Vermillion Cardinal Life Span
This particular variety is known to live in Colombia and Venezuela. The Vermillion Cardinal has an average life span of 2 to 3 years. The main cause of fatality is collision, predators, parasites and disease.
Northern Cardinal Life Span
The Northern Cardinal known for its bold red coloration lives for 3 years on average but in a safe environment they can live as long as 20 plus years. Just like many of the other Cardinals this bird is threatened mostly by predators and disease. Notable about this species is their migration patterns.

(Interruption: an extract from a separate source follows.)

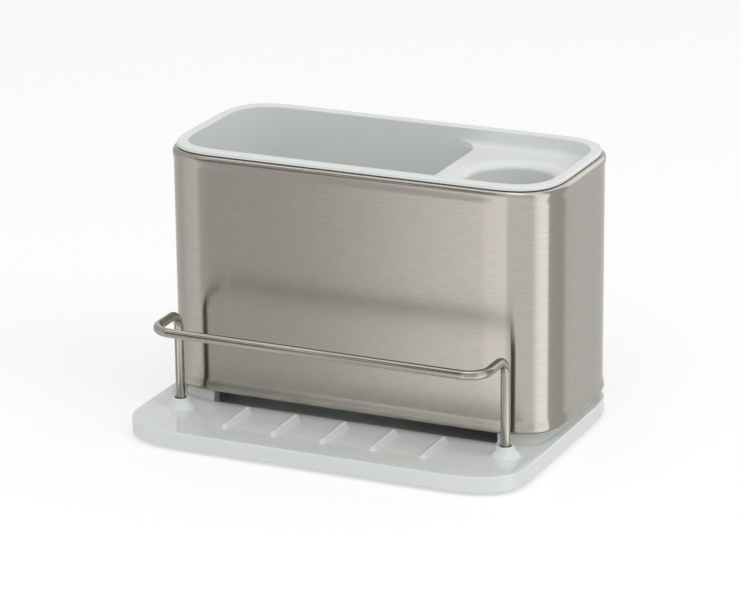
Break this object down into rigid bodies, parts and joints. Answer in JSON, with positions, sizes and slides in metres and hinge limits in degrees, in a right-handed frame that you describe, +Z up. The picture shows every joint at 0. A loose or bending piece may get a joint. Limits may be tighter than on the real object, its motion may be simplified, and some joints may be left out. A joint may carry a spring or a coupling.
{
  "type": "sink caddy",
  "caption": "Free-standing sink caddy: a steel sleeve with a lift-out plastic liner stands on a ribbed drip tray with a wire rail that holds a sponge.",
  "frame": {"origin": "middle of the tray's footprint, on the surface that the feet stand on", "axes": "+Z up, +X to the right along the long side, front with the wire rail at -Y"},
  "size_m": [0.203, 0.143, 0.134],
  "materials": {
    "tray_plastic": "smooth gloss, pale cool grey",
    "liner_plastic": "satin, pale cool grey",
    "sleeve_steel": "stainless, brushed along the horizontal",
    "wire_steel": "stainless wire, satin with fine lines along its length",
    "foot_rubber": "matte soft grey"
  },
  "bodies": {
    "tray": {"drip_tray": "tray_plastic", "foot_front_left": "foot_rubber", "foot_front_right": "foot_rubber", "foot_back_left": "foot_rubber", "foot_back_right": "foot_rubber"},
    "sleeve": {"steel_sleeve": "sleeve_steel"},
    "liner": {"inner_liner": "liner_plastic"},
    "rail": {"wire_rail": "wire_steel"}
  },
  "joints": [
    {"name": "sleeve_lift", "type": "slide", "parent": "tray", "child": "sleeve", "axis": [0, 0, 1], "range_m": [0, 0.03]},
    {"name": "liner_lift", "type": "slide", "parent": "sleeve", "child": "liner", "axis": [0, 0, 1], "range_m": [0, 0.125]},
    {"name": "rail_lift", "type": "slide", "parent": "tray", "child": "rail", "axis": [0, 0, 1], "range_m": [0, 0.04]}
  ]
}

Since they don’t migrate at all, it has been possible to observe and study these bird closely to accurately monitor their lifespan.
Desert Cardinal Life Span
Living in the harsh conditions that desert life brings about, the Desert Cardinal has different challenges than the other bird on this list. They are often times challenged to remain hydrated in their dry habitat. Although, they do live the longest at around 8 years due to living in more remote areas out of the way of people and some predators.
Red Crested Cardinal Life Span
Last but not least is the faux Cardinal the Red Crested. Just like the other varieties this Cardinal lives an average of about 3 years in the wild. The main causes of fatality are predators and disease.
How to Help Cardinals Live Longer?
Earlier to spoke about how the Cardinal is often killed by disease, lack of food, dehydration, predators, and collisions. Even though some of these factors are out of our control and are a part of the circle of life, as bird lovers there are things we can do to pitch in and save a Cardinal or two. Have you thought to…
Hang a Birdhouse
Help save a Cardinal and future generations by providing shelter! How you might ask? Hang a birdhouse. Hanging a birdhouse in your yard helps tremendously. Bird will have a much easier time setting up a safe and stable home in a human built birdhouse. Although, Cardinals are fairly good nest builders, the elements like wind and rain have a much harder time ruining a wooden birdhouse vs one held together by mud and straw.
Plant Tall Trees
If you’re more of a naturalist you might not want to hang a prefabbed birdhouse in your yard. There is nothing wrong with that, if you still want to lend a hand how about planting a tall tree species. Tall dense foliage trees make for the best possible Cardinal homes. They are up and out of the way of many predators and provide lots of leaves to hide and build nests in.
One of the major Cardinal killers is starvation, especially in colder regions like the Eastern United States. One way to help Cardinals out is by hanging a bird feeder. When many of the natural food sources freeze over a bird house can be a lifeline to Cardinals searching for their next meal. Just make sure to keep the feeder clean, overtime a neglected bird feeder can be a breeding ground for disease and parasites. If you aren’t careful you could end up wiping more birds out than you’ll saving.
Provide a Water Source
Dehydration is serious killer to the Desert Cardinal. If you have the room for it, adding a bird bath to your backyard could be a literal lifesaver for birds in search of water. Another perk to having a birdbath is that they often times attract birds in all climates making your yard a hotspot for birdwatching!
Keep your House Cat in the House
A severely overlooked way to save a Cardinal or two, or three, or four is keeping your house cat in the house! So many times pet cats bring birds inside the house to play with their lifeless bodies. Seriously!? Can’t they be content with their feather toys, Purina cat chow, and litter box? House cats although not natural predators to the Cardinal oftentimes are the main culprit for claiming needless causalities.
To wrap things up, the Cardinal usually lives about 3 years in the wild. However, with perfect conditions its been proven they can live almost 30 years! Even though it might seem insignificant YOU can actually help Cardinals live a little longer by providing shelter, food, water, and keep one less killer off the streets.